◆ **TASK TO COMPLETE**: Quote the whole listing verbatim.
****************
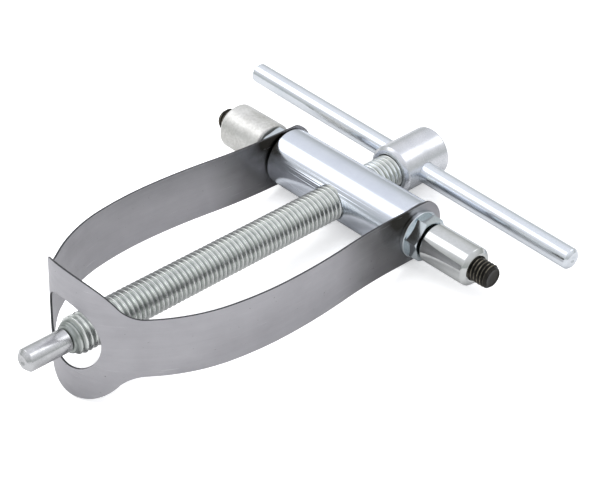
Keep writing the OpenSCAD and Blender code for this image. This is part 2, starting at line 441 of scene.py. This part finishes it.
def build_strap():
    """The bent strip: a patch round the eye, two arms and two round tabs, made flat and then bent."""
    strip = FlatStrip()
    bm = strip.bm
    strip_uv = bm.loops.layers.uv.new("strip")
    cut_uv = bm.loops.layers.uv.new("cut_edge")
    bow_patch(strip)
    stud_s = strap_length()
    arm_end = stud_s - TAB_PATCH
    for side in (1, -1):
        arm_patch(strip, side, arm_end)
        tab_patch(strip, side, arm_end, stud_s)

    bmesh.ops.recalc_face_normals(bm, faces=bm.faces)
    if bm.faces[:][0].normal.z < 0:
        bmesh.ops.reverse_faces(bm, faces=bm.faces)
    solid = bmesh.ops.extrude_face_region(bm, geom=bm.faces[:])["geom"]
    lifted = {g for g in solid if isinstance(g, bmesh.types.BMVert)}
    for vert in lifted:
        vert.co.z = STRAP_T
    bm.normal_update()
    for face in bm.faces:
        cut = 1.0 if abs(face.normal.z) < 0.5 else 0.0
        for loop in face.loops:
            loop[strip_uv].uv = (loop.vert.co.x, loop.vert.co.y)
            loop[cut_uv].uv = (cut, cut)
    bend_strip(bm, lifted)
    at_crossbar = Matrix.Translation((0, CROSSBAR_Y, 0)) @ Matrix.Rotation(-STRAP_TILT, 4, "X")
    strap = finish_mesh(bm, "strap_band", at_crossbar)
    bevel(strap, STRAP_EDGE, angle=50)
    even_normals(strap)
    return strap


def bend_strip(bm, lifted):
    """Moves a flat strip's vertices (s, z) on to the strap's curve, the lifted ones to its outside."""
    for vert in bm.verts:
        s, z = vert.co.x, vert.co.y
        x, y, heading = strap_point(s)
        gap = STRAP_T / 2 if vert in lifted else -STRAP_T / 2
        x += gap * sin(heading)
        y -= gap * cos(heading)
        vert.co = (x if s >= 0 else -x, y, z)


# ---- Turned pieces ----

def build_crossbar():
    """The round bar, with a countersunk cross bore for the spindle and a stud hole in each end."""
    chamfer = 0.8 * MM
    stud_hole_depth = 16 * MM
    past = 2 * MM
    stud_hole_past = 1 * MM
    half = CROSSBAR_HALF
    profile = soften([(-half, 0), (-half, CROSSBAR_R - chamfer), (-half + chamfer, CROSSBAR_R),
                      (half - chamfer, CROSSBAR_R), (half, CROSSBAR_R - chamfer), (half, 0)], 0.25 * MM)
    piece = finish_mesh(revolve(profile, steps=160), "crossbar_bar", ALONG_X)
    bore_r = THREAD_R + RUNNING
    sink = THREAD_DEPTH * THREAD_PITCH
    mouth_r = bore_r + sink + past
    far = CROSSBAR_R + past
    drill = revolve([(-far, 0), (-far, mouth_r), (-CROSSBAR_R + sink, bore_r),
                     (CROSSBAR_R - sink, bore_r), (far, mouth_r), (far, 0)], steps=96)
    cutters = [finish_mesh(drill, "drill", Matrix.Translation((0, CROSSBAR_Y, 0)) @ ALONG_Y)]
    for name, place in (("right", ALONG_X), ("left", ALONG_MINUS_X)):
        bottom = half - stud_hole_depth
        top = half + stud_hole_past
        stud_hole = revolve([(bottom, 0), (bottom, STUD_R), (top, STUD_R), (top, 0)], steps=64)
        cutters.append(finish_mesh(stud_hole, name, place))
    combine(piece, cutters)
    bevel(piece, 0.12 * MM, angle=30)
    even_normals(piece)
    return piece


def build_washer(name, node, place):
    """A plain washer with the rounded edge of a stamping."""
    low, high = stack_span(node)
    r = round_radius(node)
    corners = [(low, STUD_HOLE_R), (low, r), (high, r), (high, STUD_HOLE_R)]
    profile = soften(corners, 0.28 * MM, ring=True, steps=4)
    piece = finish_mesh(revolve(profile, ring=True), name, place)
    even_normals(piece)
    return piece


def stack_span(node):
    """Inner and outer distance of a piece of end hardware from the middle of the crossbar."""
    low, high = extent(node, 0)
    return min(abs(low), abs(high)), max(abs(low), abs(high))


# The nuts as they happen to be turned, and their width across the flats
NUT_TURN = radians(18)
NUT_FLATS = 13 * MM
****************
◆ **RESULT BELOW**:
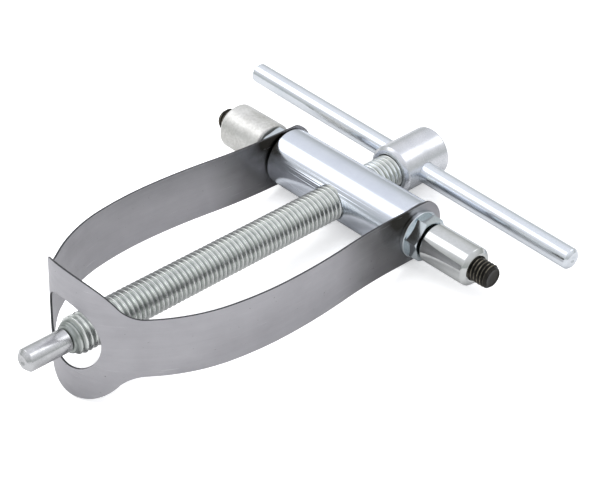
Keep writing the OpenSCAD and Blender code for this image. This is part 2, starting at line 441 of scene.py. This part finishes it.
def build_strap():
    """The bent strip: a patch round the eye, two arms and two round tabs, made flat and then bent."""
    strip = FlatStrip()
    bm = strip.bm
    strip_uv = bm.loops.layers.uv.new("strip")
    cut_uv = bm.loops.layers.uv.new("cut_edge")
    bow_patch(strip)
    stud_s = strap_length()
    arm_end = stud_s - TAB_PATCH
    for side in (1, -1):
        arm_patch(strip, side, arm_end)
        tab_patch(strip, side, arm_end, stud_s)

    bmesh.ops.recalc_face_normals(bm, faces=bm.faces)
    if bm.faces[:][0].normal.z < 0:
        bmesh.ops.reverse_faces(bm, faces=bm.faces)
    solid = bmesh.ops.extrude_face_region(bm, geom=bm.faces[:])["geom"]
    lifted = {g for g in solid if isinstance(g, bmesh.types.BMVert)}
    for vert in lifted:
        vert.co.z = STRAP_T
    bm.normal_update()
    for face in bm.faces:
        cut = 1.0 if abs(face.normal.z) < 0.5 else 0.0
        for loop in face.loops:
            loop[strip_uv].uv = (loop.vert.co.x, loop.vert.co.y)
            loop[cut_uv].uv = (cut, cut)
    bend_strip(bm, lifted)
    at_crossbar = Matrix.Translation((0, CROSSBAR_Y, 0)) @ Matrix.Rotation(-STRAP_TILT, 4, "X")
    strap = finish_mesh(bm, "strap_band", at_crossbar)
    bevel(strap, STRAP_EDGE, angle=50)
    even_normals(strap)
    return strap


def bend_strip(bm, lifted):
    """Moves a flat strip's vertices (s, z) on to the strap's curve, the lifted ones to its outside."""
    for vert in bm.verts:
        s, z = vert.co.x, vert.co.y
        x, y, heading = strap_point(s)
        gap = STRAP_T / 2 if vert in lifted else -STRAP_T / 2
        x += gap * sin(heading)
        y -= gap * cos(heading)
        vert.co = (x if s >= 0 else -x, y, z)


# ---- Turned pieces ----

def build_crossbar():
    """The round bar, with a countersunk cross bore for the spindle and a stud hole in each end."""
    chamfer = 0.8 * MM
    stud_hole_depth = 16 * MM
    past = 2 * MM
    stud_hole_past = 1 * MM
    half = CROSSBAR_HALF
    profile = soften([(-half, 0), (-half, CROSSBAR_R - chamfer), (-half + chamfer, CROSSBAR_R),
                      (half - chamfer, CROSSBAR_R), (half, CROSSBAR_R - chamfer), (half, 0)], 0.25 * MM)
    piece = finish_mesh(revolve(profile, steps=160), "crossbar_bar", ALONG_X)
    bore_r = THREAD_R + RUNNING
    sink = THREAD_DEPTH * THREAD_PITCH
    mouth_r = bore_r + sink + past
    far = CROSSBAR_R + past
    drill = revolve([(-far, 0), (-far, mouth_r), (-CROSSBAR_R + sink, bore_r),
                     (CROSSBAR_R - sink, bore_r), (far, mouth_r), (far, 0)], steps=96)
    cutters = [finish_mesh(drill, "drill", Matrix.Translation((0, CROSSBAR_Y, 0)) @ ALONG_Y)]
    for name, place in (("right", ALONG_X), ("left", ALONG_MINUS_X)):
        bottom = half - stud_hole_depth
        top = half + stud_hole_past
        stud_hole = revolve([(bottom, 0), (bottom, STUD_R), (top, STUD_R), (top, 0)], steps=64)
        cutters.append(finish_mesh(stud_hole, name, place))
    combine(piece, cutters)
    bevel(piece, 0.12 * MM, angle=30)
    even_normals(piece)
    return piece


def build_washer(name, node, place):
    """A plain washer with the rounded edge of a stamping."""
    low, high = stack_span(node)
    r = round_radius(node)
    corners = [(low, STUD_HOLE_R), (low, r), (high, r), (high, STUD_HOLE_R)]
    profile = soften(corners, 0.28 * MM, ring=True, steps=4)
    piece = finish_mesh(revolve(profile, ring=True), name, place)
    even_normals(piece)
    return piece


def stack_span(node):
    """Inner and outer distance of a piece of end hardware from the middle of the crossbar."""
    low, high = extent(node, 0)
    return min(abs(low), abs(high)), max(abs(low), abs(high))


# The nuts as they happen to be turned, and their width across the flats
NUT_TURN = radians(18)
NUT_FLATS = 13 * MM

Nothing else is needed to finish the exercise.